Cravath corporate chair Philip Gelston, M&A partner Ting Chen (promoted to partner in November) and tax partner Michael Schler are advising the Kansas City, Mo.-based box chocolate company along with Husch Blackwell food and agribusiness partners Edward Wilson and James Ash. Founded in 1923 by Russell and Clara Stover, their namesake company was sold in 1960 to Louis Ward, who after his death in 1996 passed on the business to his family, which began exploring a potential sale earlier this year.
As for Skadden, the firm also advised Los Angeles-based American Apparel on a deal last week with company founder Dov Charney and New York-based hedge fund Standard General to preserve the ailing retailer’s future as a going concern. Jeffrey Cohen, leader of the corporate group in Skadden’s City of Angels office, worked on the agreement along with finance partner David Eisman. Both lawyers advised on an initial public offering by American Apparel back in 2007.
American Apparel hired Skadden earlier this year for restructuring work as the company struggled with slow sales and a large debt load. Under the terms of the rescue deal, American Apparel ceded some control to Standard General and agreed to rehire as a strategic consultant the controversial Charney as part of a plan to shore up its shaky bottom line and reconstitute its board of directors in order to avoid bankruptcy.

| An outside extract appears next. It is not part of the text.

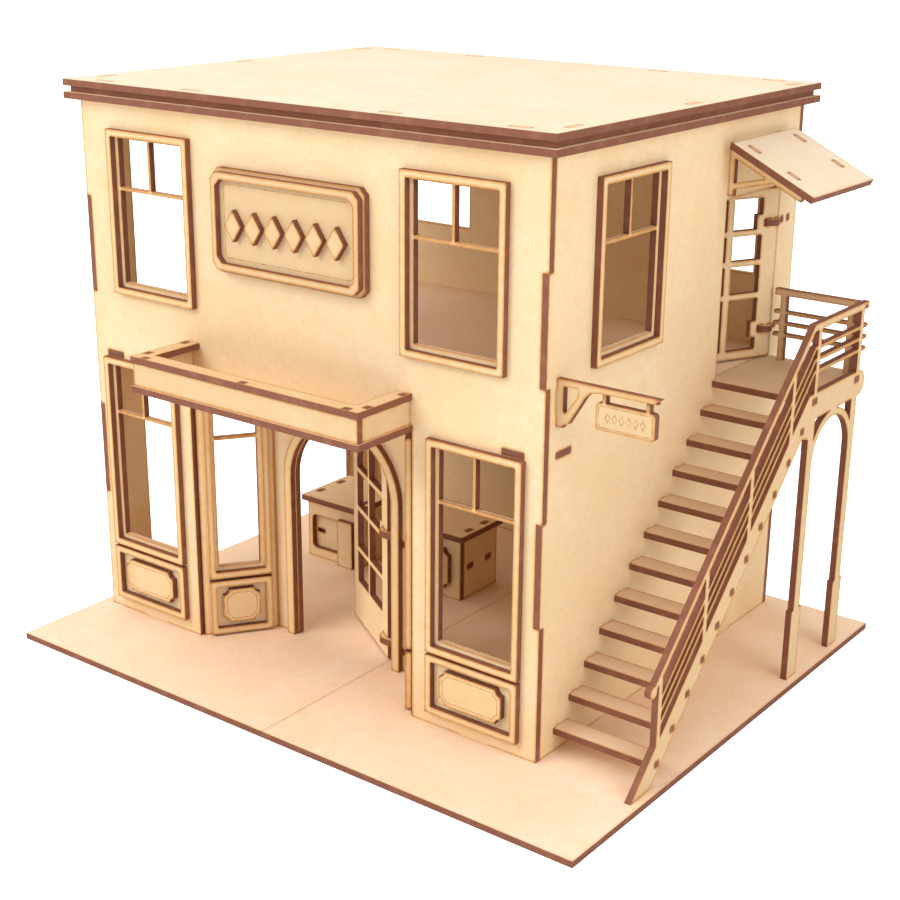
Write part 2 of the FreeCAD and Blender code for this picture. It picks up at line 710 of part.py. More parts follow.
straps = [block(W + x, W + x + hang_strap_w, hang_y, hang_y + t,
                hang_board_z[1] - 1, hang_z[0] + arm_z + 0.2) for x in hang_straps_x]
pieces["hanging_sign"] = joined([leg, tongue, arm, scroll, board] + straps)

# ---- stair side panel ----
px = (stair_x[1], stair_x[1] + t)
leg_mid = (leg_front_y + leg_w + leg_back_y) / 2
stair_arch_r = (leg_back_y - leg_front_y - leg_w) / 2


def leg(y):
    shaft = block(px[0], px[1], y, y + leg_w, 0, beam_z[0])
    plinth = block(px[0], px[1], y - plinth_extra, y + leg_w + plinth_extra, 0, plinth_h)
    return [shaft, plinth]


def sloped_rail(low, high, z0, z1, start):
    """A rail that climbs with the stairs, then runs level along the landing."""
    return sheet_yz([(start, start + low), (z0 - low, z0), (rail_end_y, z0),
                     (rail_end_y, z1), (z1 - high, z1), (start, start + high)], px[0], px[1])


rib_disc = disc_x(stair_arch_r + arch_rib, leg_mid, stair_arch_z, px[0], px[1])
rib_hole = disc_x(stair_arch_r, leg_mid, stair_arch_z, px[0] - 1, px[1] + 1)
rib_box = block(px[0], px[1], leg_front_y + leg_w - 1, leg_back_y + 1, stair_arch_z, beam_z[0] + 1)
rib = rib_disc.cut(rib_hole).common(rib_box)
beam_half = (beam_z[1] - beam_z[0]) / 2
foot_y = -string_top
string_end = leg_front_y + 1
panel = [sheet_yz([(foot_y, 0), (-string_bottom, 0), (string_end, string_end + string_bottom),
                   (string_end, beam_z[1]), (beam_z[1] - string_top, beam_z[1])], px[0], px[1]),
         block(px[0], px[1], leg_front_y, beam_end_y - beam_half, beam_z[0], beam_z[1]),
         disc_x(beam_half, beam_end_y - beam_half, beam_z[0] + beam_half, px[0], px[1]),
         sheet_yz([(leg_front_y - gusset, leg_front_y - gusset + string_bottom),
                   (leg_front_y + 1, leg_front_y - gusset + string_bottom - 2),
                   (leg_front_y + 1, leg_front_y + 1 + string_bottom)], px[0], px[1]),
         rib]
panel += leg(leg_front_y) + leg(leg_back_y)
panel.append(sloped_rail(*handrail_offsets, *handrail_z, handrail_start_y))
panel.append(disc_x(knob_r, handrail_start_y, handrail_start_y + sum(handrail_offsets) / 2, px[0], px[1]))
half_slope = thin_rail / 2 * math.sqrt(2)
for offset, z in zip(thin_offsets, thin_z):
    panel.append(sloped_rail(offset - half_slope, offset + half_slope,
                             z - thin_rail / 2, z + thin_rail / 2, post_ys[0]))
for y in post_ys:
    top = min(y + handrail_offsets[0] + 1, handrail_z[0] + 1)
    foot = min(y, beam_z[1] - string_top) - 1
    panel.append(block(px[0], px[1], y - post_w / 2, y + post_w / 2, foot, top))
panel.append(block(px[0], px[1], corner_post_y[0], corner_post_y[1], beam_z[1] - 1, handrail_z[0] + 1))
side_panel = joined(panel)

rail_levels = [(z - thin_rail / 2, z + thin_rail / 2) for z in thin_z] + [handrail_z]
panel_cuts = [s for i in range(treads) for s in tread_tabs(i, px[0] - 1, px[1] + 1, slot_play)]
panel_cuts += landing_tabs(slot_play)[1]
back_rails = [block(x0, x1, rail_y[0], rail_y[1], floor_z, handrail_z[1]) for x0, x1 in back_posts]
lap_cuts = []
for z0, z1 in rail_levels:
    half = (z0 + z1) / 2
    panel_cuts.append(block(px[0] - 1, px[1] + 1, rail_y[0], rail_y[1], z0 - 1, half))
    back_rails.append(block(W + back_rail_x[0], W + back_rail_x[1], rail_y[0], rail_y[1], z0, z1))
    lap_cuts.append(block(px[0], px[1], rail_y[0] - 1, rail_y[1] + 1, half, z1 + 1))
pieces["stair_side_panel"] = side_panel.cut(panel_cuts)
pieces["landing_back_rail"] = joined(back_rails).cut(lap_cuts)

# ---- awning over the side door ----
run = math.cos(math.radians(awning_slope))
fall = math.sin(math.radians(awning_slope))


def on_slope(s, h):
    """A point s down the slope and h above the underside of the awning, as (x, z)."""
    return (W + s * run + h * fall, awning_z - s * fall + h * run)


def slope_bar(s0, s1, h0, h1, y0, y1):
    return sheet_xz([on_slope(s0, h0), on_slope(s1, h0), on_slope(s1, h1), on_slope(s0, h1)], y0, y1)


cover = slope_bar(awning_start, awning_start + awning_len, 0, t, awning_y[0], awning_y[1])
brackets = []
for y in bracket_ys:
    brace = sheet_xz([(W, brace_z[0]), (W + brace_out, brace_z[0] + brace_rise),
                      (W + brace_out, brace_z[1] + brace_rise), (W, brace_z[1])], y, y + t)
    bracket = joined([block(W, W + bracket_leg, y, y + t, bracket_foot_z, awning_z), brace,
                      slope_bar(-bracket_bar, bracket_reach, -bracket_bar, 0, y, y + t)])
    bars = [bracket.cut([slope_bar(-bracket_bar, awning_len, 0, 3 * t, y - 1, y + t + 1),
                         block(W - 4 * t, W, y - 1, y + t + 1, 0, H)])]
    for s in awning_tabs:
        bars.append(slope_bar(s, s + awning_tab, 0, t, y, y + t))
        cover = cover.cut(slope_bar(s - slot_play, s + awning_tab + slot_play, -1, t + 1, y, y + t))
    brackets.append(joined(bars))
pieces["awning_plate"] = cover
pieces["awning_brackets"] = Part.makeCompound(brackets)


# ---- counters ----
def counter(name, xr, yr, height, shelf):
    """A hollow counter: a front, two ends, an overhanging top and perhaps a shelf."""
    front_sheet = block(xr[0], xr[1], yr[0], yr[0] + t, 0, height)
    end_left = block(xr[0], xr[0] + t, yr[0] + t, yr[1], 0, height)
    end_right = block(xr[1] - t, xr[1], yr[0] + t, yr[1], 0, height)
    if shelf:
        slots = tabs_y(shelf_tabs, shelf_tab, xr[0] - 1, xr[1] + 1, shelf_z, shelf_z + t, slot_play)
        end_left = end_left.cut(slots)
        end_right = end_right.cut(slots)
        tongues = tabs_y(shelf_tabs, shelf_tab, xr[0], xr[1], shelf_z, shelf_z + t)
        pieces[name + "_shelf"] = joined(
            [block(xr[0] + t, xr[1] - t, yr[0] + t, yr[1] - t, shelf_z, shelf_z + t)] + tongues)
    pieces[name + "_front"] = front_sheet
    over = counter_overhang
    top = block(xr[0] - over, xr[1] + over, yr[0] - over, yr[1] + over, height, height + t)
    rows = (yr[0] + counter_tab_inset, yr[1] - counter_tab_inset)
    ends = []
    for end, x in ((end_left, xr[0]), (end_right, xr[1] - t)):
        ends.append(joined([end] + tabs_y(rows, shelf_tab, x, x + t, height, height + t)))
        top = top.cut(tabs_y(rows, shelf_tab, x, x + t, height - 1, height + t + 1, slot_play))
    pieces[name + "_ends"] = Part.makeCompound(ends)
    pieces[name + "_top"] = top


counter("left_counter", left_counter_x, left_counter_y, left_counter_h, False)
counter("right_counter", right_counter_x, right_counter_y, right_counter_h, True)
front_y = left_counter_y[0]
pieces["left_counter_front"] = pieces["left_counter_front"].cut(
    rounded(left_hole_x[0], left_hole_x[1], front_y - 1, front_y + t + 1,
            left_hole_z[0], left_hole_z[1], left_hole_round))
panel_behind = block(left_counter_x[0] + t, left_counter_x[1] - t, front_y + t, front_y + 2 * t,
                     0, left_counter_h)
pieces["left_counter_panel"] = panel_behind.cut(
    block(pull_x[0], pull_x[1], front_y, front_y + 3 * t, pull_z[0], pull_z[1]))
pieces["left_counter_plate"] = block(left_plate_x[0], left_plate_x[1], front_y - t, front_y, 0, left_plate_h)
pieces["right_counter_plaque"] = scooped(
    right_counter_x[0] + 2 * t, right_counter_x[1] - 2 * t, right_counter_y[0] - t, right_counter_y[0],
    2 * t, right_counter_h - 2 * t, scoop)

# ---- move the origin to the middle of the underside of the base, and write every piece ----
home = V(-sum(base_x) / 2, -sum(base_y) / 2, t)
for name, shape in pieces.items():
    placed = shape.copy()
    placed.translate(home)
    placed.exportStep("parts/" + name + ".step")
print(len(pieces), "pieces written")
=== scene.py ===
# %% [markdown]
# # A laser-cut wooden shop for table-top games
# The building is a kit of flat fibreboard sheets, 3 mm thick, pushed together with tabs and slots.
# Its shape comes from CAD and is loaded as a fixed frame. What is left for Blender is the look:
# pale board faces, dark burnt cut edges, a golden scorch beside every cut, and the fine lines
# that the laser engraves. Everything is in metres.

# %% Load the frame
import bmesh
import bpy
import math
import numpy as np
from mathutils import Matrix, Vector


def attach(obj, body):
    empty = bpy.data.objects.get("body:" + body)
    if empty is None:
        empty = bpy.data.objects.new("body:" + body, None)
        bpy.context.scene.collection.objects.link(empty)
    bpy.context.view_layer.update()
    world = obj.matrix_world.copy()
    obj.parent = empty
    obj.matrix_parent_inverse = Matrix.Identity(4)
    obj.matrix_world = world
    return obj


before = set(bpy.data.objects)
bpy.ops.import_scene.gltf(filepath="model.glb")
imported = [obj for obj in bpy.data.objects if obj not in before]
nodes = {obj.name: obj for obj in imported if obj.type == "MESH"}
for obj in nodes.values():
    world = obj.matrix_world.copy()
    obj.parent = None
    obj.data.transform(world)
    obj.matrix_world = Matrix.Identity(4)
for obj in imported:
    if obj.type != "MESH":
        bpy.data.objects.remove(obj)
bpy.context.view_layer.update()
MM = 0.001

# %% [markdown]
# ## Which way does each sheet face?
# A sheet has two broad faces and a thin cut edge all round. The laser burns only the edge, so the
# finish must know which is which. The faces are the largest flat areas of a piece, so adding up
# the area that looks in each direction finds them. A frame-and-rail piece can have more edge than
# face, so that one is listed. Two mirrored sheets in one node give two directions.

# %% Find the broad faces
BY_HAND = {"landing_back_rail": [(0.0, 1.0, 0.0)]}
TWIN_SHARE = 0.9           # a second direction counts when its area is this share of the first


def face_directions(obj):
    """Directions of a sheet's broad faces: unit normals with opposite ones counted as one,
    grouped, and the areas of each group added; the largest sum wins."""
    mesh = obj.data
    count = len(mesh.polygons)
    normals = np.zeros(count * 3)
    areas = np.zeros(count)
    mesh.polygons.foreach_get("normal", normals)
    mesh.polygons.foreach_get("area", areas)
    normals = normals.reshape(-1, 3)
    biggest = np.abs(normals).argmax(1)
    normals = normals * np.sign(normals[np.arange(count), biggest])[:, None]
    keys, group = np.unique(normals.round(2), axis=0, return_inverse=True)
    sums = np.bincount(group.ravel(), weights=areas)
    order = sums.argsort()[::-1]
    exact = [normals[group.ravel() == k].mean(0) for k in order[:2]]
    found = [exact[0] / np.linalg.norm(exact[0])]
    if len(order) > 1 and sums[order[1]] > TWIN_SHARE * sums[order[0]]:
        found.append(exact[1] / np.linalg.norm(exact[1]))
    return [tuple(round(float(x), 4) for x in d) for d in found]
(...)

Glenn Weinman served as American Apparel’s general counsel from 2009 through this past May and has been replaced on an interim basis by Tobias Keller, a former Jones Day restructuring partner and current cofounder of San Francisco’s Keller & Benvenutti. Charney, whom American Apparel sought to force out in June, was represented in the negotiations by high-powered Los Angeles litigator Patricia Glaser of Glaser Weil Fink Howard Avchen & Shapiro.